**TASK PROMPT**.
Give back exactly the lines running from the line that holds "make_frame(root, tube_black)" through the line that holds "bpy.context.scene.collection.objects.link(empty)", ends included, and no other lines.

**GIVEN INFORMATION**.
+ + +

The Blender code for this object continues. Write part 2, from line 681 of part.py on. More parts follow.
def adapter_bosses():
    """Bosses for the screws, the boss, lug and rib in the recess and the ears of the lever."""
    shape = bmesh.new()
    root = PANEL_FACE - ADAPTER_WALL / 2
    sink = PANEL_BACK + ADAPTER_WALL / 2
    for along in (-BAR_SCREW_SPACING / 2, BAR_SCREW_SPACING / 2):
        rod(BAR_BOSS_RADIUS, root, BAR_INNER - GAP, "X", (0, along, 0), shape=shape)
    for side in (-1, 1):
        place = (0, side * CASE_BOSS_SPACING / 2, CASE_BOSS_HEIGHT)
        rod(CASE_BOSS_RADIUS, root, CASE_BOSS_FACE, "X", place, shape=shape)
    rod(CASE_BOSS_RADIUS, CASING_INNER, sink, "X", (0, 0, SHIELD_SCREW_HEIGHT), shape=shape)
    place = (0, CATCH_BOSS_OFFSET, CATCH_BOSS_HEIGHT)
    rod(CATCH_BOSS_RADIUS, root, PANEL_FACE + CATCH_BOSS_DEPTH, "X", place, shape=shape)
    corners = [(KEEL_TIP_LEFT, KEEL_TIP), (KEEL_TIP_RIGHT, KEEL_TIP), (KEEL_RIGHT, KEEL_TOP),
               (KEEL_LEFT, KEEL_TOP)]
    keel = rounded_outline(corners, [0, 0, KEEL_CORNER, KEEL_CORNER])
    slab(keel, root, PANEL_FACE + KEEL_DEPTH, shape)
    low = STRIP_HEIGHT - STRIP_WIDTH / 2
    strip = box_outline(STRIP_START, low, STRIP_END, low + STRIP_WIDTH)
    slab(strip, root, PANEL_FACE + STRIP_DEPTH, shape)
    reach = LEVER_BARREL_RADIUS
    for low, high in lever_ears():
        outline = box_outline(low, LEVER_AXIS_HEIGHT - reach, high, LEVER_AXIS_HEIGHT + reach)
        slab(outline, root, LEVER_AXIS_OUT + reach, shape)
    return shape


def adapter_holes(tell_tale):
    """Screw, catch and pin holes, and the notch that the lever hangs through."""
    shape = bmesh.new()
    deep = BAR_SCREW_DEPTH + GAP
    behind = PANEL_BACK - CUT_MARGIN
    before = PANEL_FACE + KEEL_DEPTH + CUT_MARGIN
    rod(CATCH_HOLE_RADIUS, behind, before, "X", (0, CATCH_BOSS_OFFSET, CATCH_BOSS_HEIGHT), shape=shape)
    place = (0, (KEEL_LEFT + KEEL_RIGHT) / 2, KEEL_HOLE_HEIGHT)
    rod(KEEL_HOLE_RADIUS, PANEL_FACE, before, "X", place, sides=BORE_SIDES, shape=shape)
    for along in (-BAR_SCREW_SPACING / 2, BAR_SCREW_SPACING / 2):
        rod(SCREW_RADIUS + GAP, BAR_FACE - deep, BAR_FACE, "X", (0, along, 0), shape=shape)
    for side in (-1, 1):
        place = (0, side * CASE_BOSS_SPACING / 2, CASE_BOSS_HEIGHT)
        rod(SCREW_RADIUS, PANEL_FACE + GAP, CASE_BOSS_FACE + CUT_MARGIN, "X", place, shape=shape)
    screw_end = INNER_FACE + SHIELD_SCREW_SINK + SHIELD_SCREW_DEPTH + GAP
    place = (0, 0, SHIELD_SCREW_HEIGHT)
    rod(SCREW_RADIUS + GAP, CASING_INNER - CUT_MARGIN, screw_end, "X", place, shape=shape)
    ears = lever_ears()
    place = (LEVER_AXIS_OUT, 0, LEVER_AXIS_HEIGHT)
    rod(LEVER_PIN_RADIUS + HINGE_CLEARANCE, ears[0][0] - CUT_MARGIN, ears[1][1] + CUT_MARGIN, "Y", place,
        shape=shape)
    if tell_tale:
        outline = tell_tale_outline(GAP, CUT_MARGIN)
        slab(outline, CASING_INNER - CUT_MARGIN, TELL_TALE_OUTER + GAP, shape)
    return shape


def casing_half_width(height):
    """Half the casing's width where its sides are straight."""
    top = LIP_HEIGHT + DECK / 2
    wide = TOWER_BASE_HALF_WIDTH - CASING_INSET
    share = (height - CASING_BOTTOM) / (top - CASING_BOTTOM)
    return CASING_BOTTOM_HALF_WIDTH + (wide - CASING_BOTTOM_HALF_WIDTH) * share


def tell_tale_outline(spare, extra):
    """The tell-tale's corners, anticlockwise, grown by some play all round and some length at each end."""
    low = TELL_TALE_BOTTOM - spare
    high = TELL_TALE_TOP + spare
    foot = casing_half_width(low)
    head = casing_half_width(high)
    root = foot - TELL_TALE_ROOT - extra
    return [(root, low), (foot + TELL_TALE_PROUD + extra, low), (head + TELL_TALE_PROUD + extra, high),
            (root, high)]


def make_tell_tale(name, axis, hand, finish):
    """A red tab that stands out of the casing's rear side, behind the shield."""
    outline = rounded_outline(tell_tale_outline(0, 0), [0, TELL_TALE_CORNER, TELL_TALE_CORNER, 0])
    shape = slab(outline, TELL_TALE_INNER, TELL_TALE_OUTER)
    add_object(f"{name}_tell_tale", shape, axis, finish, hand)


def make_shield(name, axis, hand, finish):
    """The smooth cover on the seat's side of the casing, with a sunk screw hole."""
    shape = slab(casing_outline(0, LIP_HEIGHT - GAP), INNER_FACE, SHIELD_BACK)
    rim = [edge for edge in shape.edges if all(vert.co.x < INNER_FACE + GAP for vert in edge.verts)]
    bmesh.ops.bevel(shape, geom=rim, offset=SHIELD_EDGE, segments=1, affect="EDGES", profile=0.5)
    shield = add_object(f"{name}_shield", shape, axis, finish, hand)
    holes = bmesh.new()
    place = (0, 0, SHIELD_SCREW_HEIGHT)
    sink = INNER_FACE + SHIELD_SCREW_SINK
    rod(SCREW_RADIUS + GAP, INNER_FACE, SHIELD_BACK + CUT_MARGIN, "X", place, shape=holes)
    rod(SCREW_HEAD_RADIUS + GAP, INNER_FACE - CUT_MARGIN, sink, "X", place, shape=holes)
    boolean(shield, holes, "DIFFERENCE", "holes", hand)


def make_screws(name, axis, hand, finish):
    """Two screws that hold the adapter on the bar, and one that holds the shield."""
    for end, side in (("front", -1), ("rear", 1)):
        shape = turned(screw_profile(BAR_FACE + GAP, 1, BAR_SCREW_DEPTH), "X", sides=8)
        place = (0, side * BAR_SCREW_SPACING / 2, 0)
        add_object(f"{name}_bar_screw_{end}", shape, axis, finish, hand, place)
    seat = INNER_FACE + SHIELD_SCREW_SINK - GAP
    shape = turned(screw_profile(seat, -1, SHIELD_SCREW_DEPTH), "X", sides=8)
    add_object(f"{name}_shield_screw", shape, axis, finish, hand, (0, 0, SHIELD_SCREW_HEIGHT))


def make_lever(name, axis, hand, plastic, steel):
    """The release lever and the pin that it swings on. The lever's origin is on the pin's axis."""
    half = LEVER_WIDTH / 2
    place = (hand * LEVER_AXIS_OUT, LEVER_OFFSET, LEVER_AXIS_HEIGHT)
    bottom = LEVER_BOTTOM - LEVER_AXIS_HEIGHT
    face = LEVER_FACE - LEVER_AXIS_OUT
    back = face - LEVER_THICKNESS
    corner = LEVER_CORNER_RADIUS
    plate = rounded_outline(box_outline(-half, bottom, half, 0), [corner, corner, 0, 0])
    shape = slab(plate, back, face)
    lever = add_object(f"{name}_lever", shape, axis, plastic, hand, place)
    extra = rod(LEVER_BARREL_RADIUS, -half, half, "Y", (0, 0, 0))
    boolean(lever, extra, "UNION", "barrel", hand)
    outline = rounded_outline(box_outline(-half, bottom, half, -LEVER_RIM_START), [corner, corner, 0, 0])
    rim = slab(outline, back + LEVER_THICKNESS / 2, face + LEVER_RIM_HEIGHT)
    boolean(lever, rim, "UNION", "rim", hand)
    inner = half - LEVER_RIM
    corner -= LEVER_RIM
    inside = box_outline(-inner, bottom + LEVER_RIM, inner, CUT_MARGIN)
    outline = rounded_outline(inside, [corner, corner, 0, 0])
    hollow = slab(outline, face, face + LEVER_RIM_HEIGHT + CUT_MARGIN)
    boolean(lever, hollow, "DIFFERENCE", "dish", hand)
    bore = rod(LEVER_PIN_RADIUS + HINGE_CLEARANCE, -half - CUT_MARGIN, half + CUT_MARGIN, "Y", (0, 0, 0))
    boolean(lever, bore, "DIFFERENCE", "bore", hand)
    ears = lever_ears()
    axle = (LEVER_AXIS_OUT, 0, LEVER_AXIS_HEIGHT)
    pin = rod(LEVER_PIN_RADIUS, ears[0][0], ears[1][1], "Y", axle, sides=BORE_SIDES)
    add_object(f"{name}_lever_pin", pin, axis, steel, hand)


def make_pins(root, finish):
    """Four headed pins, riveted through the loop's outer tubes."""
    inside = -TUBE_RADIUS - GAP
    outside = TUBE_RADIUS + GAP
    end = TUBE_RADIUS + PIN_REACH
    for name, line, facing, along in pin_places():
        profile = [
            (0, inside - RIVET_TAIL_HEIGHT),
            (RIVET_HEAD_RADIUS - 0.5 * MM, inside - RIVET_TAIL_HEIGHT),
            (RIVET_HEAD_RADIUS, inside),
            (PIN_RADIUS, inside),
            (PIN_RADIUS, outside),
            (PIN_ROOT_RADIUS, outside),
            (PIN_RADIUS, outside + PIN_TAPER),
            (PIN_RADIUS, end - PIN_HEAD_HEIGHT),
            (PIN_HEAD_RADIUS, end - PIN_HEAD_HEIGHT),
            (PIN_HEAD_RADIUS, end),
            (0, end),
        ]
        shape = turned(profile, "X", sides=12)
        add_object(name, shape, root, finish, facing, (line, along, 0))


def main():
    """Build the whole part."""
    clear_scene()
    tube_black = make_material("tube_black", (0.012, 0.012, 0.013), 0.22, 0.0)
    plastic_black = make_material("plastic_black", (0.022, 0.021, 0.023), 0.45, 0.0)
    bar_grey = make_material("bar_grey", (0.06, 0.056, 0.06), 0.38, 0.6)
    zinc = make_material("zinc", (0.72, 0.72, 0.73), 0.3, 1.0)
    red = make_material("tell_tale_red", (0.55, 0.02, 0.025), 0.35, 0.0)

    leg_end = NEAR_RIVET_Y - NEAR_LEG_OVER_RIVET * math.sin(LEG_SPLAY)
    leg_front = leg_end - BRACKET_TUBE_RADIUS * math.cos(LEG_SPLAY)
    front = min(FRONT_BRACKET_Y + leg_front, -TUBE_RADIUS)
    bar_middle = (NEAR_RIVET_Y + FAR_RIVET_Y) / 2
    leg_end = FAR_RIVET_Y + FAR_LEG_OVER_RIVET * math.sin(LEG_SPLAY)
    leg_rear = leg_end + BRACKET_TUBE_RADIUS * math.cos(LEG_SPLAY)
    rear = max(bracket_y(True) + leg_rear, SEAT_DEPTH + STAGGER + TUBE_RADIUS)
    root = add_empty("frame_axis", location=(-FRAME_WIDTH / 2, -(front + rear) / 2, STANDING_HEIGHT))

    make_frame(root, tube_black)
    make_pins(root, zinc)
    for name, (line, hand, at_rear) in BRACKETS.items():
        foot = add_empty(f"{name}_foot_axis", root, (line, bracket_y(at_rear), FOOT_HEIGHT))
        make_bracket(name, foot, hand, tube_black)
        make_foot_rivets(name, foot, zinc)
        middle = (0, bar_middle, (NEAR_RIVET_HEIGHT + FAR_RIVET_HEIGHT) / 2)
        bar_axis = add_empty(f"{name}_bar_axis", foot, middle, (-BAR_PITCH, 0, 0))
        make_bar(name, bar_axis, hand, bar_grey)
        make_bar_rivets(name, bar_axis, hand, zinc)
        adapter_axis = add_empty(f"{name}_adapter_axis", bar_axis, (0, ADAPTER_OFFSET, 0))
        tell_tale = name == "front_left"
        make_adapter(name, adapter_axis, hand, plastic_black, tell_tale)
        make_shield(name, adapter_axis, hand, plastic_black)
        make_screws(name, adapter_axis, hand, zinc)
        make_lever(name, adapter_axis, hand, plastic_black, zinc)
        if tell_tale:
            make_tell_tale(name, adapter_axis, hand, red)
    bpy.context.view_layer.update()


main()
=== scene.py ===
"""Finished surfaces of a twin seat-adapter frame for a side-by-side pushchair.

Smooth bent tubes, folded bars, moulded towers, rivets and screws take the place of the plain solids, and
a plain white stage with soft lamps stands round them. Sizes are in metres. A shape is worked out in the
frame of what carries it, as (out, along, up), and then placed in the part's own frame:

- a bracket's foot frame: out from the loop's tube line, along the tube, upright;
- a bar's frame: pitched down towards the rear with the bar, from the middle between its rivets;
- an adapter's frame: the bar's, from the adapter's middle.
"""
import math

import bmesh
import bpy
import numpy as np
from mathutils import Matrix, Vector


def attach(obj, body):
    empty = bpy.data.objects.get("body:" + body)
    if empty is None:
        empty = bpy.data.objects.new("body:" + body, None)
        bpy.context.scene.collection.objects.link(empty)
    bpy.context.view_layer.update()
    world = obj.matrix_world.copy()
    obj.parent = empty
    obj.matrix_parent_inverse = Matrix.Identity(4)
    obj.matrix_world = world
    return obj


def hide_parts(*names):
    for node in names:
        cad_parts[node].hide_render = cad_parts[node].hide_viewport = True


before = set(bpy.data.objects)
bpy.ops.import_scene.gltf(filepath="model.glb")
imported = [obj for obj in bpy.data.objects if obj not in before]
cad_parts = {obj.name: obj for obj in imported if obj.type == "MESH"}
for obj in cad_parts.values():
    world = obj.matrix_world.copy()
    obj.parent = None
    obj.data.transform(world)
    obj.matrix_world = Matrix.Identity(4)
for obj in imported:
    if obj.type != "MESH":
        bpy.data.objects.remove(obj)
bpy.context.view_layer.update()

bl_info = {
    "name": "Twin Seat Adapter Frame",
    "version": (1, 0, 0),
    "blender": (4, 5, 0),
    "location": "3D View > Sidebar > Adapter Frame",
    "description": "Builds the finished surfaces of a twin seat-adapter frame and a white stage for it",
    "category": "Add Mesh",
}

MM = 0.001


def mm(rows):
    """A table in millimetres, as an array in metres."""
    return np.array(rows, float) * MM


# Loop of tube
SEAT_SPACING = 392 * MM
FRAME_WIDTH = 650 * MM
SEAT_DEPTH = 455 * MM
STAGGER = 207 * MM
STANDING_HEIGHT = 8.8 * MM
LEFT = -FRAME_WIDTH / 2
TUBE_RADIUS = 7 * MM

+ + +

**SOLUTION TO THE EXERCISE**.
    make_frame(root, tube_black)
    make_pins(root, zinc)
    for name, (line, hand, at_rear) in BRACKETS.items():
        foot = add_empty(f"{name}_foot_axis", root, (line, bracket_y(at_rear), FOOT_HEIGHT))
        make_bracket(name, foot, hand, tube_black)
        make_foot_rivets(name, foot, zinc)
        middle = (0, bar_middle, (NEAR_RIVET_HEIGHT + FAR_RIVET_HEIGHT) / 2)
        bar_axis = add_empty(f"{name}_bar_axis", foot, middle, (-BAR_PITCH, 0, 0))
        make_bar(name, bar_axis, hand, bar_grey)
        make_bar_rivets(name, bar_axis, hand, zinc)
        adapter_axis = add_empty(f"{name}_adapter_axis", bar_axis, (0, ADAPTER_OFFSET, 0))
        tell_tale = name == "front_left"
        make_adapter(name, adapter_axis, hand, plastic_black, tell_tale)
        make_shield(name, adapter_axis, hand, plastic_black)
        make_screws(name, adapter_axis, hand, zinc)
        make_lever(name, adapter_axis, hand, plastic_black, zinc)
        if tell_tale:
            make_tell_tale(name, adapter_axis, hand, red)
    bpy.context.view_layer.update()


main()
=== scene.py ===
"""Finished surfaces of a twin seat-adapter frame for a side-by-side pushchair.

Smooth bent tubes, folded bars, moulded towers, rivets and screws take the place of the plain solids, and
a plain white stage with soft lamps stands round them. Sizes are in metres. A shape is worked out in the
frame of what carries it, as (out, along, up), and then placed in the part's own frame:

- a bracket's foot frame: out from the loop's tube line, along the tube, upright;
- a bar's frame: pitched down towards the rear with the bar, from the middle between its rivets;
- an adapter's frame: the bar's, from the adapter's middle.
"""
import math

import bmesh
import bpy
import numpy as np
from mathutils import Matrix, Vector


def attach(obj, body):
    empty = bpy.data.objects.get("body:" + body)
    if empty is None:
        empty = bpy.data.objects.new("body:" + body, None)
        bpy.context.scene.collection.objects.link(empty)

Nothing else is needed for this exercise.